Walk the Moon is an indie pop rock band based in Cincinnati, Ohio with two feature length LPs already out and a third, Talking is Hard, to be released in December. Their show on Saturday in Wiegand Gymnasium, presented for free by AB Concerts as the official Fall Concert, was mainly based on tracks from their first self-titled album, from which you may remember the track “Tightrope,” which got quite a bit of radio airplay.
Without getting into review territory here, they sound exactly like you expect a band that has toured with Panic! at the Disco and Grouplove to sound. Their music consists of simplistic lyrics, poppy synths, and catchy choruses. However, this simplicity translates pretty well to a concert atmosphere. The danceable melodies went hand-in-hand with lead singer Nicholas Petricca’s enthusiastic energy, which inspired the crowd to fistbump and bounce up and down, as we’ve all seen at numerous Carnegie Mellon parties and concerts. Despite the crowd’s unwillingness, or perhaps inability, to attempt something that resembles dancing, seeing Petricca stomp and groove on stage almost made up for it. The rest of the band played their part as well, not being afraid to mix things up by adding bass lines or stripping down some of the synths.
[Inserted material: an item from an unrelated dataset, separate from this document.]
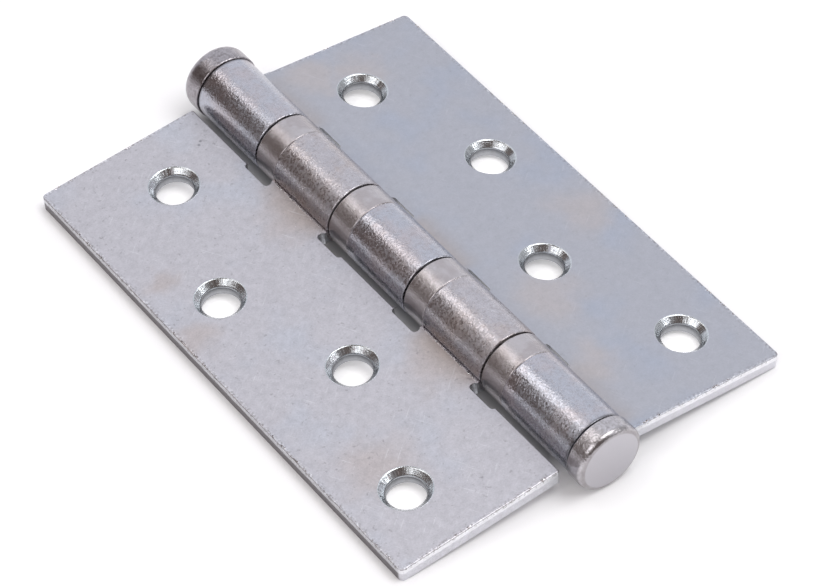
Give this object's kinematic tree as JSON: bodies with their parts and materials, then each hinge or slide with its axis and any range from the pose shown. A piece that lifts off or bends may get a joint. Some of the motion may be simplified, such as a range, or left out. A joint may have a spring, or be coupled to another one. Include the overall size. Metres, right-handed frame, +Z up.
{
  "type": "butt hinge",
  "caption": "Ball-bearing butt hinge with rolled knuckles, countersunk screw holes and button ends, lying open.",
  "frame": {"origin": "middle of the pin, on its axis, which is also the middle of the whole hinge as it lies open", "axes": "+Y along the pin towards its head, +X towards the three-knuckle leaf, +Z up from the surface it lies on"},
  "size_m": [0.0766, 0.1107, 0.0125],
  "materials": {
    "leaf_zinc": "satin bright zinc plate",
    "button_zinc": "bright zinc plate, tumbled",
    "shell_zinc": "drawn steel, bright zinc plate",
    "race_steel": "ground and hardened",
    "ball_steel": "polished"
  },
  "bodies": {
    "three_knuckle_side": {"three_knuckle_leaf": "leaf_zinc", "hinge_pin": "button_zinc", "pin_tip": "button_zinc", "upper_race_1": "race_steel", "bearing_shell_2": "shell_zinc", "lower_race_2": "race_steel", "upper_race_3": "race_steel", "bearing_shell_4": "shell_zinc", "lower_race_4": "race_steel"},
    "two_knuckle_side": {"two_knuckle_leaf": "leaf_zinc", "bearing_shell_1": "shell_zinc", "lower_race_1": "race_steel", "upper_race_2": "race_steel", "bearing_shell_3": "shell_zinc", "lower_race_3": "race_steel", "upper_race_4": "race_steel"},
    "ball_sets": {"bearing_balls_1": "ball_steel", "bearing_balls_2": "ball_steel", "bearing_balls_3": "ball_steel", "bearing_balls_4": "ball_steel"}
  },
  "joints": [
    {"name": "leaf_swing", "type": "hinge", "parent": "three_knuckle_side", "child": "two_knuckle_side", "pos_m": [0, 0, 0], "axis": [0, 1, 0], "range_deg": [-120, 189]},
    {"name": "ball_roll", "type": "hinge", "parent": "three_knuckle_side", "child": "ball_sets", "pos_m": [0, 0, 0], "axis": [0, 1, 0], "range_deg": [-60, 94.5]}
  ],
  "couplings": [
    {"joint": "ball_roll", "follows": "leaf_swing", "ratio": 0.5}
  ]
}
I even saw the guitarist occasionally dig deeper past the same three pop chords in his repertoire.
Of course, Wiegand Gymnasium is not really the optimal venue for anyone, but every single time a function is held there, I’m surprised at just how much AB Concerts can transform the gymnasium into something that actually looks like a place where you would hold concerts and functions. It really does have an entirely different feel, and especially when you’re focusing on the stage, you almost never get the feel that you’re actually in a gym. However, by the time I arrived the crowd didn’t fill in anywhere near the spacious area, which was a bit disappointing. Perhaps they should have released more tickets. Still though, AB Concerts did a fantastic job with the space.
Admittedly, the concert was over before it should have been. At 10:30 p.m., when the concert ended, it seemed like a lot of people were surprised, but that might be a testament to how much they enjoyed the concert. In sum, it was definitely an experience not to be missed, particularly if you are actually a fan of Walk the Moon or enjoy that genre of music in general.